Corporations also are more convinced of the value of having a diverse group of attorneys than law firms, the lengthy article suggests, which may help explain why only about 15 percent of the equity partners at law firms are female, a statistic that has stayed stable for years. Expectations that law firm attorneys will work a high number of hours is another likely reason, as is the fact that far more male than female lawyers have a stay-at-home spouse who helps lighten their load outside the office.

Regardless of the reason why, the fact remains that “women are not advancing in firms as well as they should,” says partner Stephanie Scharf of Schoeman Updike & Kaufman. A former president of the National Association of Women Lawyers, she was previously a partner at Jenner & Block and Kirkland & Ellis.

While there may be no overt discrimination in many law firms, the men who comprise most of their leaders may naturally tend to feel an affinity with other males or establish workplace practices that men are more comfortable with, the article suggests.

Hackett tells a story about one day, early on in her career, when she was working at a well-known law firm based in Washington, D.C.
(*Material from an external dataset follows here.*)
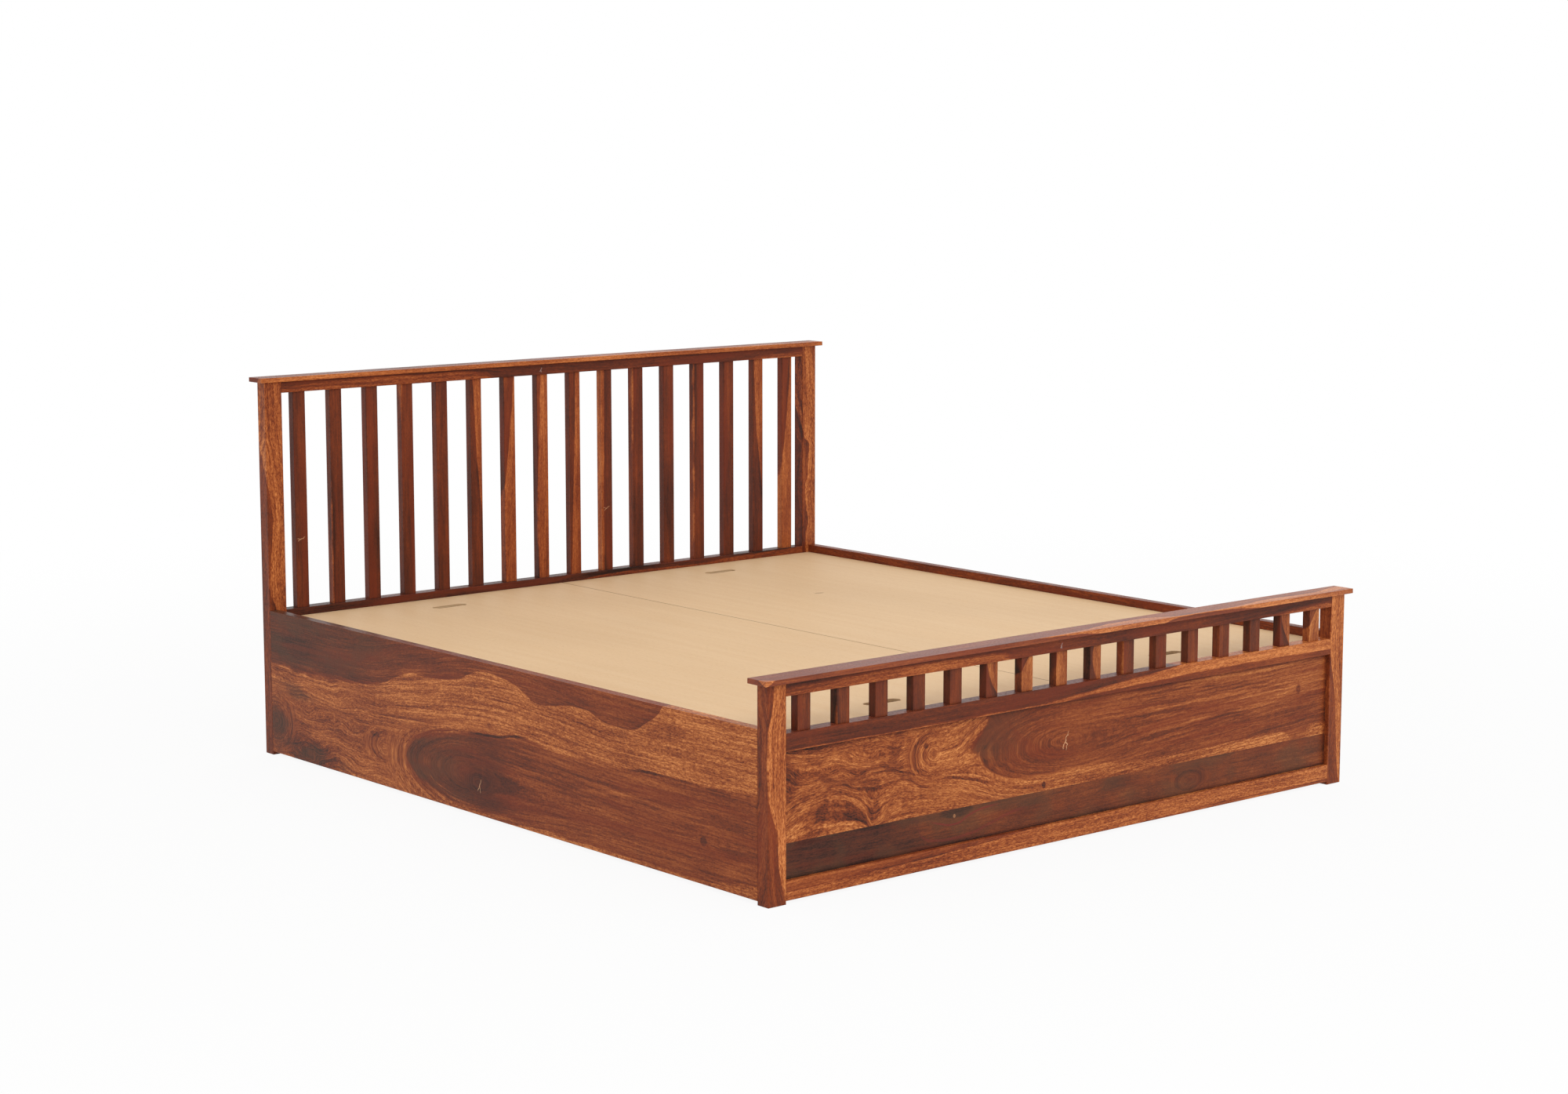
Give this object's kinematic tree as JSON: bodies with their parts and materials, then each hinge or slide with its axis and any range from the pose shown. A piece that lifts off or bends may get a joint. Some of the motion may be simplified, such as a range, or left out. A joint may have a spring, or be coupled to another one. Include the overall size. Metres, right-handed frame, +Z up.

“I can remember working all day at the firm and realizing that, at 6:30, all the guys were sitting down in one of the partners’ offices downstairs drinking Jack Daniels,” she recounts. ” It wasn’t that I didn’t get along with those people, and it wasn’t that I wanted to drink Jack Daniels with them that much, but I thought to myself as I watched this, ‘There’s something happening here that I’m not part of.’ “

Related coverage:

ABAJournal.com: “What Century Are We In? Still Mistaken for Court Reporters, Women Lawyers Need to Speak Up, One Says”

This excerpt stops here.